Sophie was diagnosed with hyperadrenocorticism. Hyperadrenocorticism (or Cushing's syndrome) is a rare hormonal disease in cats. The signs associated with the disease are due to excessive circulating levels of cortisol (stress hormone) and include excessive thirst and the development of fragile skin. Sophie's condition required intensive medical and surgical treatment".

The final presentation of the day was given jointly by Sarah Heath & Claire Rusbridge, Orofacial pain syndrome and other strange behavioural disorders.

“Feline orofacial pain syndrome (FOPS) is a clinical condition of domestic cats where affected individuals will exhibit behaviour which is suggestive of acute and lingering oral and/or facial pain. The Burmese breed appears predisposed.

FOPS is associated with exaggerated licking and chewing movements accompanied by pawing at the face and the condition may progress to the point of individuals causing severe lacerations of the tongue and cheeks and excoriation of the skin over the maxillary and occipital regions of the head.

The aetiology of this condition appears to be complex. It shows some similarities to trigeminal neuralgia (in humans) which is characterised by paroxysmal bouts of pain in the distribution of the trigeminal nerve, usually the jaw.

The pain may be precipitated by trigger factors of which the most common is facial movement e.g. chewing. Treatment needs to be assessed on an individual care basis, but factors such as dental disease and environmental (physical and social) stressors must be taken into consideration. Use of appropriate medication e.g. neurogenic painkillers has been shown to be beneficial in some cases.”

The Speakers

Kerry Simpson
Kerry is the FAB Lecturer at Edinburgh University. After graduating from Edinburgh, Kerry worked in small animal practice in Lincolnshire, only to return to the University two years later to study for a PhD on the effects of various feline geriatric diseases on the heart.

Nicky Reed
After graduating from the University of Edinburgh, Nicki spent several years in general practice before returning to the University to manage the Small Animal Clinic and subsequently become Head of the First Opinion Service. In August 2004, Nicki took up her current post as the FAB Senior Clinical Scholar at Edinburgh.

Andrea Harvey
Andrea Harvey is the FAB Clinical Assistant in Feline Medicine at the University of Bristol. Andrea graduated from Bristol in 2000 and spent a year and a half in small animal practice. In 2002 she returned to Bristol to undertake a three year residency in feline medicine, funded by FAB. Having thoroughly enjoyed her residency at Bristol, she was delighted to be appointed as FAB Clinical Assistant in Feline Medicine in April 2005.

Sarah Heath
Sarah qualified from Bristol University in 1988 and spent four years in mixed general practice before setting up a behaviour medicine referral practice in 1992. She sees cases at monthly behavioural clinics at Liverpool University Veterinary School where she is an Honorary Lecturer in small animal behavioural medicine.

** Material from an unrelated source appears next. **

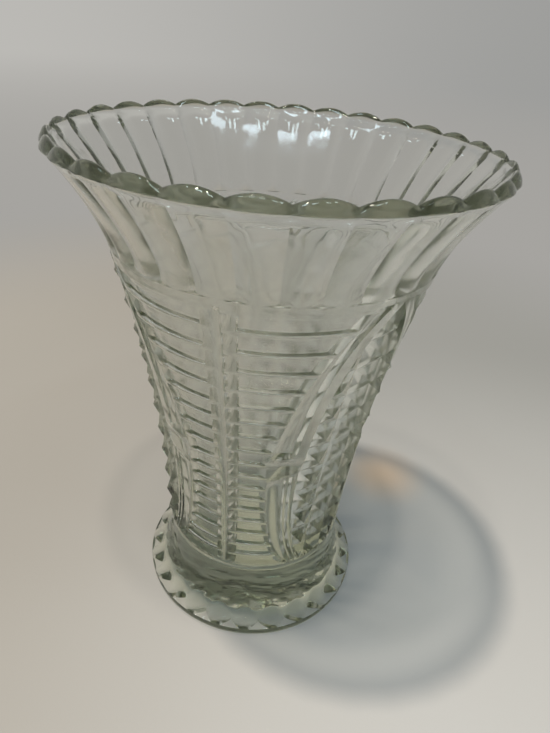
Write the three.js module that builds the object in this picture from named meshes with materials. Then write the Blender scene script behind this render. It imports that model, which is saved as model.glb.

In addition she also sees cases at clinics within private veterinary practices in the North West of England and carries out house visit consultations. Her research interests include old age related behaviour problems, multi-cat households and links between feline behaviour and clinical disease.

Clare Rusbridge

Clare Rusbridge graduated from Glasgow in 1991 and completed a small animal internship at the University of Pennsylvania, USA. After a year in small animal practice in Cambridgeshire, she joined the Royal Veterinary College to undertake a BSAVA/Petsavers residency in neurology and subsequently spent a year at the RVC as a staff clinician in neurology.

Since 1997 she has operated a small animal neurology referral service at the Stone Lion Veterinary Centre gaining RCVS Specialist status in 1999. The practice has its own MRI scanner which is particularly suitable for cats and Clare has a strong interest in feline neurology especially epilepsy, neuropathic pain syndromes and inherited disease.

Angie Hibbert

Angie Hibbert graduated from the University of Bristol in 2000 and worked in a small animal practice for four and a half years. During this time her interest in feline medicine developed and she particularly enjoyed working on geriatric cases. Angie took up her current post as FAB Resident at Bristol in January 2005.